Without trust, business is a dangerous undertaking. For some years I have been a substantial but passive investor in a smallish company. Unfortunately it went into administration in June – obviously reducing my shareholding to a negligible value. The founder promptly bought it back on his own in a “pre-pack” procedure – and is about to sell it for at least 10 times that amount, just six months later. He claims the whole sequence of events could not have been predicted. But I do wonder.
For commercial life to function at all, there has to be a general assumption of trust – that partners, staff, suppliers, customers and the authorities will do the right thing by each other. It is impossible to verify every transaction, and check each task: delegation is essential for all operations of scale. Those who are suspicious of everyone have to limit their ambitions, because they assume deceit is endemic. Such a pessimistic approach is a sorry and unprofitable state of human affairs. As Samuel Johnson said: “It is . . . happier to be sometimes cheated than not to trust.”
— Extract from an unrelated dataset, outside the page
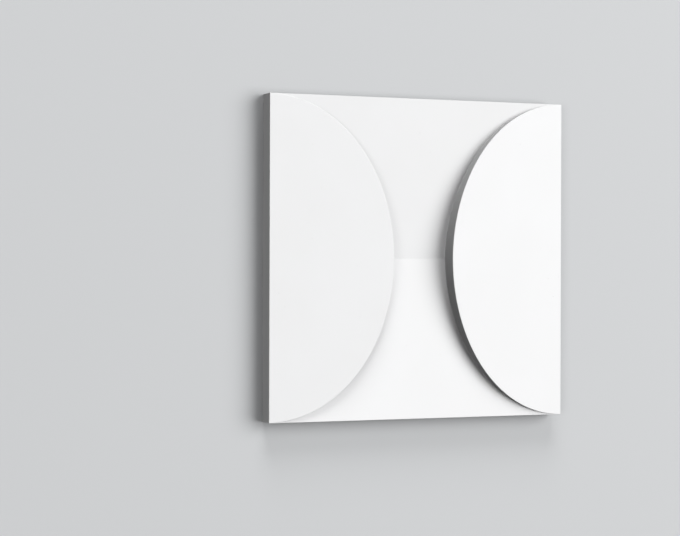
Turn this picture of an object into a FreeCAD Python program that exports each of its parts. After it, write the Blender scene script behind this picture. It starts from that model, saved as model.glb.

But to trust in one another is also to trust in a sanctioning authority, a point illustrated in the book How We Invented Freedom and Why It Matters by Daniel Hannan. He argues that trusting strangers is what helped make Britain and America rich. The US and the UK promoted secular democracies and private enterprise. Industrious individuals left their home communities to seek their fortunes – sometimes emigrating and settling in foreign lands – such as America. These endeavours only succeeded because there was a system of effective civil justice, from which outsiders could benefit as much as locals. This attitude contrasted with that in much of southern Europe, where business tended only to be done between known families and in neighbouring regions. This was a lower-risk approach, but it also inhibited growth.